Think about the use of AI prompt behaviour in your search strategy
There is a lot of debate around how user search behaviour has evolved over the years, with more specific long-tail queries arguably making up a lot of modern-day searches. This has no doubt informed the rapid evolution of AI in search, with Bard or ChatGPT users quickly learning that the more detailed and specific the prompt, the better the answer.
Moving away from short-tail keywords will no doubt accentuate further as users become accustomed to using AI chatbots as part of their search experience, and eCommerce owners should consider this as well.
Alongside your existing content strategy and keyword research efforts, it’s important to consider these user search developments. This can be done by researching more targeted, specific long-tail queries around your brand and its products at various stages of the sales funnel.
We have documented some alternate keyword research methods in a recent post, though a good place to start in harvesting specific long-tail queries could be Reddit or Quora threads relevant to your brand. You can also look at ways in which certain AI chatbot prompts garner certain answers to questions around your products and think about ways to incorporate this into your search strategy.
To what extent will eCommerce SEO be impacted by Google SGE?
While the immediate impression of the SGE SERP from an eCommerce SEO may indicate a reduction in organic clicks to individual product URLs, it’s unclear how far-reaching this SERP experience will be for eCommerce brands as a whole.
While it’s clear that SGE and AI-generated queries are suited for more informational search intent (think “how do I teach my dog to sit” or “what are the best beaches in Majorca”), SGE may not account for all eCommerce queries in the immediate future.
This is likely because it will be resource heavy to keep on top of aspects such as product availability, pricing and features on an ongoing basis. Secondarily, Google will still need to maintain its revenue from eCommerce keywords, and these will need to be prominent in search engine results.

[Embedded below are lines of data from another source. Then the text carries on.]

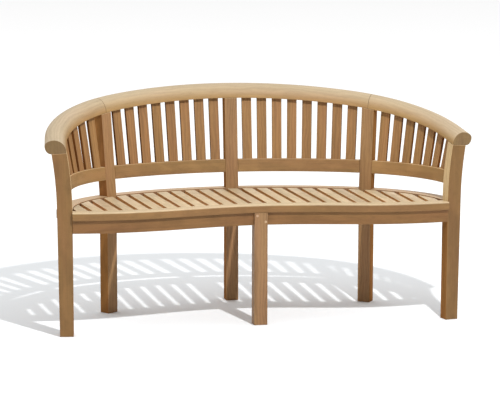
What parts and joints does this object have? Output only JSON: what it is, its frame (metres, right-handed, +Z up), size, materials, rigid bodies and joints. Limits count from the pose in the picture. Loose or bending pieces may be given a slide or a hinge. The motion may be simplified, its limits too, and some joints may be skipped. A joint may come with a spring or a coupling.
{
  "type": "curved garden bench",
  "caption": "Curved garden bench in solid teak: an S-shaped slatted seat on six legs, and a slatted back whose rounded top rail sweeps down to become both arms.",
  "frame": {"origin": "Middle of the footprint, on the ground under the legs.", "axes": "+X runs to the right as seen from the front, +Y runs from the open front towards the back, +Z is up."},
  "size_m": [1.5252, 0.6574, 0.8242],
  "materials": {
    "teak_post": "sanded teak, unoiled",
    "teak_top_rail": "sanded teak, unoiled",
    "teak_lower_rail": "sanded teak, unoiled",
    "teak_back_slat": "sanded teak, unoiled",
    "teak_border": "sanded teak, unoiled",
    "teak_seat": "sanded teak, unoiled",
    "teak_apron": "sanded teak, unoiled"
  },
  "bodies": {
    "root": {"arm_post_left": "teak_post", "arm_post_right": "teak_post", "side_back_post_left": "teak_post", "centre_back_post": "teak_post", "side_back_post_right": "teak_post", "centre_front_leg": "teak_post", "top_rail_left_arm": "teak_top_rail", "top_rail_back": "teak_top_rail", "top_rail_right_arm": "teak_top_rail", "lower_back_rail_left_arm": "teak_lower_rail", "back_slat_left_arm_1": "teak_back_slat", "back_slat_left_arm_2": "teak_back_slat", "back_slat_left_arm_3": "teak_back_slat", "back_slat_left_arm_4": "teak_back_slat", "back_slat_left_arm_5": "teak_back_slat", "back_slat_left_arm_6": "teak_back_slat", "back_slat_left_arm_7": "teak_back_slat", "back_apron_left_arm": "teak_apron", "seat_border_left_arm": "teak_border", "lower_back_rail_left_back": "teak_lower_rail", "back_slat_left_back_1": "teak_back_slat", "back_slat_left_back_2": "teak_back_slat", "back_slat_left_back_3": "teak_back_slat", "back_slat_left_back_4": "teak_back_slat", "back_slat_left_back_5": "teak_back_slat", "back_slat_left_back_6": "teak_back_slat", "back_slat_left_back_7": "teak_back_slat", "back_slat_left_back_8": "teak_back_slat", "back_apron_left_back": "teak_apron", "seat_border_left_back": "teak_border", "lower_back_rail_right_back": "teak_lower_rail", "back_slat_right_back_1": "teak_back_slat", "back_slat_right_back_2": "teak_back_slat", "back_slat_right_back_3": "teak_back_slat", "back_slat_right_back_4": "teak_back_slat", "back_slat_right_back_5": "teak_back_slat", "back_slat_right_back_6": "teak_back_slat", "back_slat_right_back_7": "teak_back_slat", "back_slat_right_back_8": "teak_back_slat", "back_apron_right_back": "teak_apron", "seat_border_right_back": "teak_border", "lower_back_rail_right_arm": "teak_lower_rail", "back_slat_right_arm_1": "teak_back_slat", "back_slat_right_arm_2": "teak_back_slat", "back_slat_right_arm_3": "teak_back_slat", "back_slat_right_arm_4": "teak_back_slat", "back_slat_right_arm_5": "teak_back_slat", "back_slat_right_arm_6": "teak_back_slat", "back_slat_right_arm_7": "teak_back_slat", "back_apron_right_arm": "teak_apron", "seat_border_right_arm": "teak_border", "seat_front_rail_and_slats": "teak_seat", "front_apron_left": "teak_apron", "front_apron_right": "teak_apron", "centre_bearer": "teak_apron"}
  },
  "joints": []
}
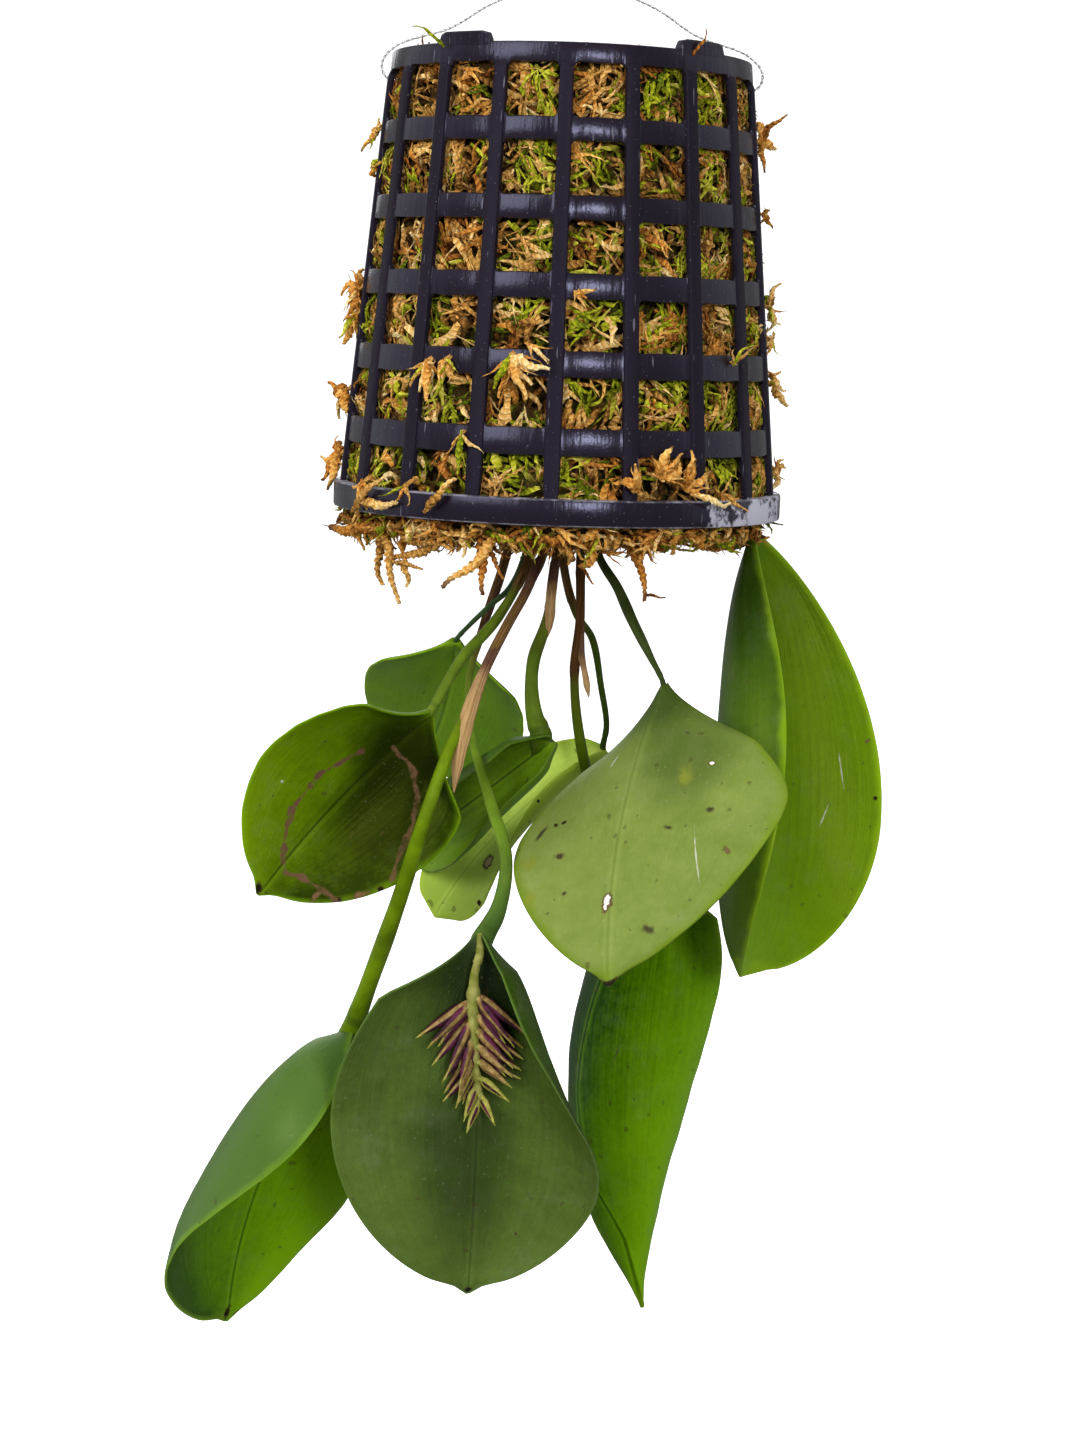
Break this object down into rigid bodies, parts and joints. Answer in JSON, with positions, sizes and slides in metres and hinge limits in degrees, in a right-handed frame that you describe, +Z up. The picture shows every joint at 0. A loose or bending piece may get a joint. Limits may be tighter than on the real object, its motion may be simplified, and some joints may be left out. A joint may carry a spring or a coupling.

What should I be doing to prepare?
While there are still a lot of unknowns when it comes to SGE from an eCommerce perspective, there are some relatively clear indicators as to the direction of search in general. We’ve outlined a few of these already in this article, though here are few areas to consider in summary:
Get your E-EAT signals in order. With a lot of the SERP looking to be dominated by AI answers, ensuring that you’re cutting through with comprehensive, original and helpful content around your product will be key. AI results will not always satisfy the user, particularly when they’re looking to answer a specific pain point, so make sure you’re there where it matters.
Review your structured data. As we’ve seen, a lot of data on product-related AI results in the SGE environment is being populated with rich data generated from Schema markup. Make sure you’re covering this on an ongoing basis, and that all your descriptions, prices, reviews and availability are kept up to date. This will no doubt aid your conversion rates within the SGE environment.
Build on your brand presence. Sitting nicely along E-EAT signals, making sure your identity and presence as a brand is strong, unique and prevalent will help you stand out alongside the new AI future. AI-generated answers, while useful, tend to be generalist, so make sure you have a consistent voice and space alongside your unique content.
Optimise your existing inventories. This includes PLPs and perhaps more importantly, based on the findings from the current SGE journey, your PDPs. From what we can see, it’s likely that you’ll be competing against third-party retailers a lot more on branded searches in the future. While many eCommerce brands will have affiliate deals with such retailers that generate a large amount of revenue, ensuring branded journeys to your website proper are protected will be paramount.